Враг Шекспира – архаика. Но нельзя быть новатором по собственному заказу. Нельзя ставить «Ромео и Джульетту» БЕЗ АВТОРА, только на самоутверждении! История постановки пьес Шекспира как нельзя лучше подтверждает бесконечную вариативность театра – каждый спектакль суть особая галлюцинация, воплощенная в явь. Шекспир при этом как, может быть, никакой другой автор требует режиссерской идеи, художественно-постановочного решения в духе «тотального театра» – то ли в силу своего поэтизма, то ли из-за невозможности однообразных трактовок. Иметь идею – значит уже сблизиться с Шекспиром, к которому раньше, казалось, и подступиться нельзя. Вот почему, например, Крэг лучше «воплощал» Шекспира в своих макетах, эскизах и гравюрах, нежели, собственно, на сцене.

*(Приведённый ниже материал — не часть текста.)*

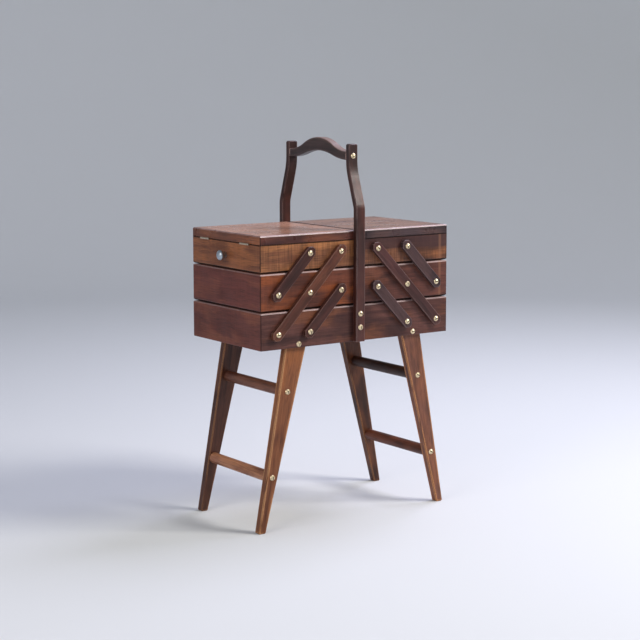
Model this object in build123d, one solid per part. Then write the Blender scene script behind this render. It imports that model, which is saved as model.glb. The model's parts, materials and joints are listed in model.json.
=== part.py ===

С другой стороны, иные шекспировские постановки (Брук, Холл, Охлопков etc.) стали ярче, когда про них написали с три короба критики… Но проблема не только в «идее» – режиссеру, берущемуся за постановку Шекспировской пьесы, надо быть «дураком, рассказывающим историю», то есть жизнь. «В ней много шума и ярости», как сказал Макбет, но «нет лишь смысла»… Следовательно, поиск смысла косвенно ставит нас в положение «не знающих и не понимающих», но стремящихся знать и понять. Необъяснимое в этом случае делается чрезвычайно важной частью работы, которая носит характер ПОСТИЖЕНИЯ. Лично я готов к тому, что наш спектакль провалится. Однако я не боюсь этого, ибо само сочинение этого спектакля сделает нас счастливыми. Собственное ничтожество не должно нас удручать – ведь с нами рядом будет стоять титан. Отсюда есть надежда и на успех. И успех этот будет нам карой за желание выполнить Шекспира в единственно «правильном» виде, то есть в нашем спектакле.

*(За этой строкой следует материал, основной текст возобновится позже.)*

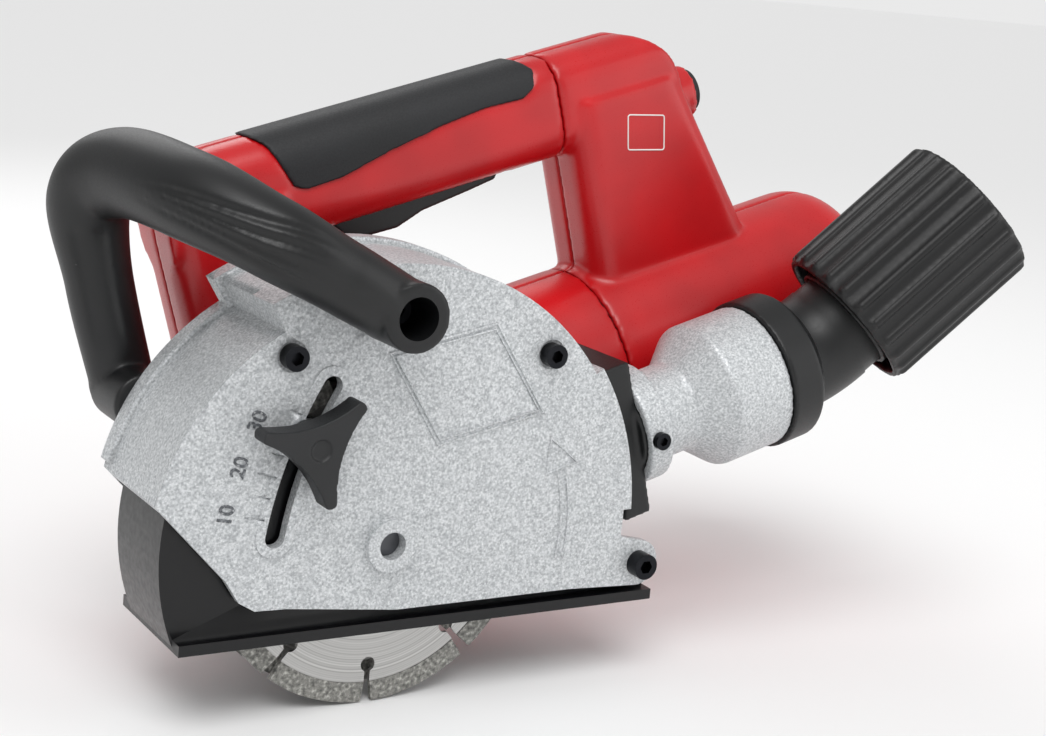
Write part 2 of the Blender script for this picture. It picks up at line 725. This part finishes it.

Я хочу сказать, что хочу быть таким «дураком».
Да и все мы наверняка захотим… Что-что, а это у нас получится, можно не сомневаться! И тогда…
Наше новаторство должно произойти само собой, благодаря въедливому постижению миров этой пьесы.
А. С. Пушкин. Пир по время чумы
Маленькая трагедия
Постановка Марка Розовского
Премьера – февраль 1999 г.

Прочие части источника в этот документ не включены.